Pete Bontadelli, director of California’s Office of Oil Spill Prevention and Response, said the strategy appears to limit the recovery choices available to his agency.

“I am not comfortable that this gives us the ability at all times to address the full value of the range of impacts,” he said. “It appears to be an absolute locking-in to restoration of the habitat that is specifically impacted.”

Resource economist Pierre duVair of California’s oil spill office called the emphasis on direct replacement “a very inflexible and potentially inefficient approach to damage assessment.” Without first gauging how much people value the losses, “we’ll never know for sure that the public is fully compensated,” duVair said.

Some environmentalists say replacement, while perhaps recouping the literal loss, would fail to compensate for the psychic or aesthetic scars left by a spill as catastrophic as the 1969 oil rig blowout in Santa Barbara. For example, residents may value their lost beach days at millions of dollars, but a parking lot or walkway may cost a fraction of that.

Advertisement

Bontadelli also worries that bitter conflicts could emerge over the options, prolonging the legal feuds.

“But a lot of this may just be a problem of interpretation,” he said.

Calculating damages in oil spills has always been a complex, convoluted process that only a handful of economists and attorneys comprehend.
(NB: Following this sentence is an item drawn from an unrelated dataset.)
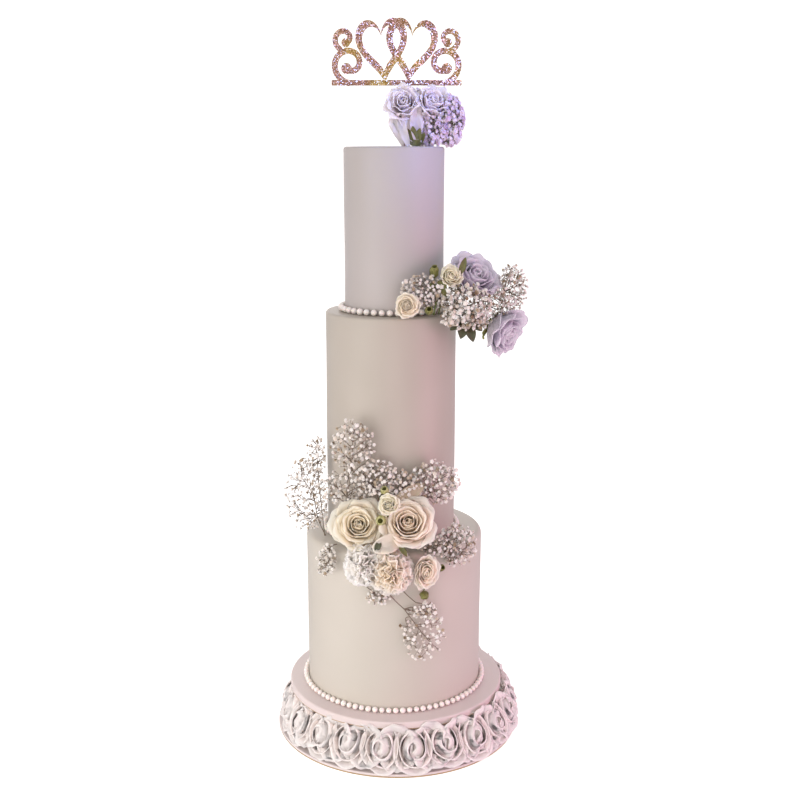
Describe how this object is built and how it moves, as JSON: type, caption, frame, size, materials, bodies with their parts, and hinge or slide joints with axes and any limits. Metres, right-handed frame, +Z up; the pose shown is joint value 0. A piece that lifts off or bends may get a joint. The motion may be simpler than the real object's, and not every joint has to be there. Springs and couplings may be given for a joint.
{
  "type": "tiered wedding cake",
  "caption": "Tall round tiered cake on a rose-trimmed stand, with pearl borders, flower clusters and a flat heart topper.",
  "frame": {"origin": "middle of the stand's round foot, on its underside, where it stands on a table", "axes": "+Z up along the cake, the decorated front faces -Y, +X to the right seen from the front"},
  "size_m": [0.4049, 0.4027, 1.1418],
  "materials": {
    "icing": "smooth matte icing",
    "bottom_icing": "smooth matte icing",
    "board": "iced board, matte",
    "stand": "white satin paint",
    "rim": "dull gold paint",
    "pearl": "soft pearl gloss",
    "artificial_rose": "matte white cloth petals",
    "white_rose": "matte petals",
    "cream_rose": "matte petals",
    "blush_rose": "matte petals",
    "lilac_rose": "matte petals",
    "gypsophila": "matte, very small petals",
    "bud": "matte green",
    "leaf": "matte green",
    "glitter": "gold glitter"
  },
  "bodies": {
    "root": {"stand_foot": "rim", "stand_drum": "stand", "stand_rose_01": "artificial_rose", "stand_rose_02": "artificial_rose", "stand_rose_03": "artificial_rose", "stand_rose_04": "artificial_rose", "stand_rose_05": "artificial_rose", "stand_rose_06": "artificial_rose", "stand_rose_07": "artificial_rose", "stand_rose_08": "artificial_rose", "stand_rose_09": "artificial_rose", "stand_rose_10": "artificial_rose", "stand_rose_11": "artificial_rose", "stand_rose_12": "artificial_rose", "stand_rose_13": "artificial_rose", "stand_rose_14": "artificial_rose", "stand_rose_15": "artificial_rose", "stand_rose_16": "artificial_rose", "stand_rose_17": "artificial_rose", "stand_rose_18": "artificial_rose", "stand_rose_19": "artificial_rose", "stand_rose_20": "artificial_rose", "stand_rose_21": "artificial_rose", "stand_rose_22": "artificial_rose", "cake_board": "board", "tier_bottom": "bottom_icing", "tier_middle": "icing", "tier_top": "icing", "border_bottom": "pearl", "border_middle": "pearl", "border_top": "pearl", "topper": "glitter", "top_rose_left": "white_rose", "top_rose_right": "white_rose", "top_petals": "white_rose", "middle_rose_small": "white_rose", "front_rose_left": "white_rose", "carnation_white": "white_rose", "middle_rose_large": "lilac_rose", "middle_rose_low": "lilac_rose", "middle_rose_cream": "cream_rose", "front_rose_small": "cream_rose", "front_rose_oval": "cream_rose", "front_rose_right": "blush_rose", "carnation_peach": "blush_rose", "middle_buds": "bud", "front_buds_middle": "bud", "front_buds_right": "bud", "middle_foliage": "leaf", "top_spray": "gypsophila", "middle_spray_left": "gypsophila", "middle_spray_centre": "gypsophila", "middle_spray_right": "gypsophila", "spray_upper_left": "gypsophila", "spray_upper_middle": "gypsophila", "spray_upper_right": "gypsophila", "spray_lower_right": "gypsophila", "spray_lower_left": "gypsophila", "spray_hanging": "gypsophila", "spray_left_back": "gypsophila"}
  },
  "joints": []
}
Congress, in the wake of the Exxon Valdez disaster, adopted the Oil Pollution Act requiring the President to set a rule guiding the process.

The first version was unveiled by the Clinton Administration nearly two years ago. Under that policy, trustees set a dollar value mostly using public opinion surveys, including a controversial polling technique called contingent valuation recommended by two Nobel laureate economists.

But the oil companies were so vehemently opposed and so many state officials had trouble comprehending the rule that NOAA abandoned it. The new version still allows, but minimizes, the approach of placing a price tag on a beach day or a bird.